» Instructions to follow
Beneath this task is a listing; retype all of it exactly.

» Recorded data
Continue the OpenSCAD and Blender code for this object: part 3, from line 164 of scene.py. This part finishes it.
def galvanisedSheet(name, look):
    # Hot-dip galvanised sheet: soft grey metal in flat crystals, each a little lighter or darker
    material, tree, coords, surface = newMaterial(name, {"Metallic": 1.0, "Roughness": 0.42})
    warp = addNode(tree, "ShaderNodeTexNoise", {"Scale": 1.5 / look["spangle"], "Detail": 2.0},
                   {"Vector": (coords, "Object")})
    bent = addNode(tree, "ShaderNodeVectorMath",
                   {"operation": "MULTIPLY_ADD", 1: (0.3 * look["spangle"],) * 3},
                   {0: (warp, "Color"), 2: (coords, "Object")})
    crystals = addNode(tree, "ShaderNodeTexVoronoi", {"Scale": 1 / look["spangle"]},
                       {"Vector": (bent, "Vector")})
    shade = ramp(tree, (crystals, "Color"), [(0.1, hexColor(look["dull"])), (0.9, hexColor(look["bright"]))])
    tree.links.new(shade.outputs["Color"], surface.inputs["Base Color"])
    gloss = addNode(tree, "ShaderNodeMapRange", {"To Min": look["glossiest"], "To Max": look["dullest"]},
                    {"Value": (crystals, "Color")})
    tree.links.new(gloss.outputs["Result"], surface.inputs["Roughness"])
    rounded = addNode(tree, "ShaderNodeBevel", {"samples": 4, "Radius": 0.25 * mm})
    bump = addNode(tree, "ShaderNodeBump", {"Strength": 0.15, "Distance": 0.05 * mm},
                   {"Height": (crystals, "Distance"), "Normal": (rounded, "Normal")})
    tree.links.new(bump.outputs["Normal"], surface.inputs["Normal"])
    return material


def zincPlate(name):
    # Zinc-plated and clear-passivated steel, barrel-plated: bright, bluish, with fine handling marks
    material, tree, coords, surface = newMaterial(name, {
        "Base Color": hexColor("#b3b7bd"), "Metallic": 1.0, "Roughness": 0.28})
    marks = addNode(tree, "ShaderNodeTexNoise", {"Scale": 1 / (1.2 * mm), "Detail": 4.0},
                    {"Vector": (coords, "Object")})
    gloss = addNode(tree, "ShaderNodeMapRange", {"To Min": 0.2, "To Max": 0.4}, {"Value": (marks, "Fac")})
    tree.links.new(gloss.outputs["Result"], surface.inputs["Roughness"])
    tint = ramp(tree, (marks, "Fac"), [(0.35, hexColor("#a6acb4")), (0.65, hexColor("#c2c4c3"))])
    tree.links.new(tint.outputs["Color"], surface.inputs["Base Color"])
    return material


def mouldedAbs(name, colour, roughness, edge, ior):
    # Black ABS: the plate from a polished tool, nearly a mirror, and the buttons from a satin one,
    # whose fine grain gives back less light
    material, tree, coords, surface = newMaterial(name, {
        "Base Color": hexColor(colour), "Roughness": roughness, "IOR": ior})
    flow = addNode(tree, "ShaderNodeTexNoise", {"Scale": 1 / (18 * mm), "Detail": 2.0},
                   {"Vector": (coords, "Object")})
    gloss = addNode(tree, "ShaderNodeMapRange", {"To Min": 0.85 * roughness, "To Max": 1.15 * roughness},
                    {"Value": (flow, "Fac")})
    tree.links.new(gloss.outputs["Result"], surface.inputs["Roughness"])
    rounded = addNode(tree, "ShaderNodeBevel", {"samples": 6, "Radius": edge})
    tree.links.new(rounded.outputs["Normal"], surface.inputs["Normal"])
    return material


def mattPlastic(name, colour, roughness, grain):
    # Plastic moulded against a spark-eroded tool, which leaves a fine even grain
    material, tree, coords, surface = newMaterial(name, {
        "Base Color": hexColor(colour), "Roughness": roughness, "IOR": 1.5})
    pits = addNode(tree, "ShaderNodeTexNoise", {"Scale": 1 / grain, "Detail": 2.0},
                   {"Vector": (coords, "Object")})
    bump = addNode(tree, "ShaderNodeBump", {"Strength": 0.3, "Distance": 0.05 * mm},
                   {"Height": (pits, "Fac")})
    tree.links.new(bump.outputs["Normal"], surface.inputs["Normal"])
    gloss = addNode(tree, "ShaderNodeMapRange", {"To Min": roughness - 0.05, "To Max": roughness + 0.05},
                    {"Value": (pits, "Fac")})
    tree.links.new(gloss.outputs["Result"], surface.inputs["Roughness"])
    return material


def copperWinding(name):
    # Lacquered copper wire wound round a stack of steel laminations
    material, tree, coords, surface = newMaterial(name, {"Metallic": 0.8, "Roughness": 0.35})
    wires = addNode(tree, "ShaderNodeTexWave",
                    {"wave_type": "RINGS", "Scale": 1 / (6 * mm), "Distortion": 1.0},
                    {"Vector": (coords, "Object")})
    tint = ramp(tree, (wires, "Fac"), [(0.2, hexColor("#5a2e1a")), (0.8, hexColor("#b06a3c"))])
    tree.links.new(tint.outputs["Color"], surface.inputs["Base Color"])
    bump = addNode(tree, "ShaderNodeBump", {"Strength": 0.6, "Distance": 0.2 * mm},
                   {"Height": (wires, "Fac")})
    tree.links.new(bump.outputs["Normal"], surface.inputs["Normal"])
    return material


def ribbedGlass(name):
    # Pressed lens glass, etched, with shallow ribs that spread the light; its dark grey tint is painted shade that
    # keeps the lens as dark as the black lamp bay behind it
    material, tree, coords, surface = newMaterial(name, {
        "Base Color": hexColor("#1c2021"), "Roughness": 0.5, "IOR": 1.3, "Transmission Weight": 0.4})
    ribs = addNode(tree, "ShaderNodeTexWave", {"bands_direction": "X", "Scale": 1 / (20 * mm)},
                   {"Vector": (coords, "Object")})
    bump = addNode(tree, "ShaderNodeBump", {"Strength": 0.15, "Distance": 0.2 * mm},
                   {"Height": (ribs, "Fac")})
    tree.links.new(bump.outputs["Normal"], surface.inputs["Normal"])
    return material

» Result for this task
Continue the OpenSCAD and Blender code for this object: part 3, from line 164 of scene.py. This part finishes it.
def galvanisedSheet(name, look):
    # Hot-dip galvanised sheet: soft grey metal in flat crystals, each a little lighter or darker
    material, tree, coords, surface = newMaterial(name, {"Metallic": 1.0, "Roughness": 0.42})
    warp = addNode(tree, "ShaderNodeTexNoise", {"Scale": 1.5 / look["spangle"], "Detail": 2.0},
                   {"Vector": (coords, "Object")})
    bent = addNode(tree, "ShaderNodeVectorMath",
                   {"operation": "MULTIPLY_ADD", 1: (0.3 * look["spangle"],) * 3},
                   {0: (warp, "Color"), 2: (coords, "Object")})
    crystals = addNode(tree, "ShaderNodeTexVoronoi", {"Scale": 1 / look["spangle"]},
                       {"Vector": (bent, "Vector")})
    shade = ramp(tree, (crystals, "Color"), [(0.1, hexColor(look["dull"])), (0.9, hexColor(look["bright"]))])
    tree.links.new(shade.outputs["Color"], surface.inputs["Base Color"])
    gloss = addNode(tree, "ShaderNodeMapRange", {"To Min": look["glossiest"], "To Max": look["dullest"]},
                    {"Value": (crystals, "Color")})
    tree.links.new(gloss.outputs["Result"], surface.inputs["Roughness"])
    rounded = addNode(tree, "ShaderNodeBevel", {"samples": 4, "Radius": 0.25 * mm})
    bump = addNode(tree, "ShaderNodeBump", {"Strength": 0.15, "Distance": 0.05 * mm},
                   {"Height": (crystals, "Distance"), "Normal": (rounded, "Normal")})
    tree.links.new(bump.outputs["Normal"], surface.inputs["Normal"])
    return material


def zincPlate(name):
    # Zinc-plated and clear-passivated steel, barrel-plated: bright, bluish, with fine handling marks
    material, tree, coords, surface = newMaterial(name, {
        "Base Color": hexColor("#b3b7bd"), "Metallic": 1.0, "Roughness": 0.28})
    marks = addNode(tree, "ShaderNodeTexNoise", {"Scale": 1 / (1.2 * mm), "Detail": 4.0},
                    {"Vector": (coords, "Object")})
    gloss = addNode(tree, "ShaderNodeMapRange", {"To Min": 0.2, "To Max": 0.4}, {"Value": (marks, "Fac")})
    tree.links.new(gloss.outputs["Result"], surface.inputs["Roughness"])
    tint = ramp(tree, (marks, "Fac"), [(0.35, hexColor("#a6acb4")), (0.65, hexColor("#c2c4c3"))])
    tree.links.new(tint.outputs["Color"], surface.inputs["Base Color"])
    return material


def mouldedAbs(name, colour, roughness, edge, ior):
    # Black ABS: the plate from a polished tool, nearly a mirror, and the buttons from a satin one,
    # whose fine grain gives back less light
    material, tree, coords, surface = newMaterial(name, {
        "Base Color": hexColor(colour), "Roughness": roughness, "IOR": ior})
    flow = addNode(tree, "ShaderNodeTexNoise", {"Scale": 1 / (18 * mm), "Detail": 2.0},
                   {"Vector": (coords, "Object")})
    gloss = addNode(tree, "ShaderNodeMapRange", {"To Min": 0.85 * roughness, "To Max": 1.15 * roughness},
                    {"Value": (flow, "Fac")})
    tree.links.new(gloss.outputs["Result"], surface.inputs["Roughness"])
    rounded = addNode(tree, "ShaderNodeBevel", {"samples": 6, "Radius": edge})
    tree.links.new(rounded.outputs["Normal"], surface.inputs["Normal"])
    return material


def mattPlastic(name, colour, roughness, grain):
    # Plastic moulded against a spark-eroded tool, which leaves a fine even grain
    material, tree, coords, surface = newMaterial(name, {
        "Base Color": hexColor(colour), "Roughness": roughness, "IOR": 1.5})
    pits = addNode(tree, "ShaderNodeTexNoise", {"Scale": 1 / grain, "Detail": 2.0},
                   {"Vector": (coords, "Object")})
    bump = addNode(tree, "ShaderNodeBump", {"Strength": 0.3, "Distance": 0.05 * mm},
                   {"Height": (pits, "Fac")})
    tree.links.new(bump.outputs["Normal"], surface.inputs["Normal"])
    gloss = addNode(tree, "ShaderNodeMapRange", {"To Min": roughness - 0.05, "To Max": roughness + 0.05},
                    {"Value": (pits, "Fac")})
    tree.links.new(gloss.outputs["Result"], surface.inputs["Roughness"])
    return material


def copperWinding(name):
    # Lacquered copper wire wound round a stack of steel laminations
    material, tree, coords, surface = newMaterial(name, {"Metallic": 0.8, "Roughness": 0.35})
    wires = addNode(tree, "ShaderNodeTexWave",
                    {"wave_type": "RINGS", "Scale": 1 / (6 * mm), "Distortion": 1.0},
                    {"Vector": (coords, "Object")})
    tint = ramp(tree, (wires, "Fac"), [(0.2, hexColor("#5a2e1a")), (0.8, hexColor("#b06a3c"))])
    tree.links.new(tint.outputs["Color"], surface.inputs["Base Color"])
    bump = addNode(tree, "ShaderNodeBump", {"Strength": 0.6, "Distance": 0.2 * mm},
                   {"Height": (wires, "Fac")})
    tree.links.new(bump.outputs["Normal"], surface.inputs["Normal"])
    return material


def ribbedGlass(name):
    # Pressed lens glass, etched, with shallow ribs that spread the light; its dark grey tint is painted shade that
    # keeps the lens as dark as the black lamp bay behind it
    material, tree, coords, surface = newMaterial(name, {
        "Base Color": hexColor("#1c2021"), "Roughness": 0.5, "IOR": 1.3, "Transmission Weight": 0.4})
    ribs = addNode(tree, "ShaderNodeTexWave", {"bands_direction": "X", "Scale": 1 / (20 * mm)},
                   {"Vector": (coords, "Object")})
    bump = addNode(tree, "ShaderNodeBump", {"Strength": 0.15, "Distance": 0.2 * mm},
                   {"Height": (ribs, "Fac")})
    tree.links.new(bump.outputs["Normal"], surface.inputs["Normal"])
    return material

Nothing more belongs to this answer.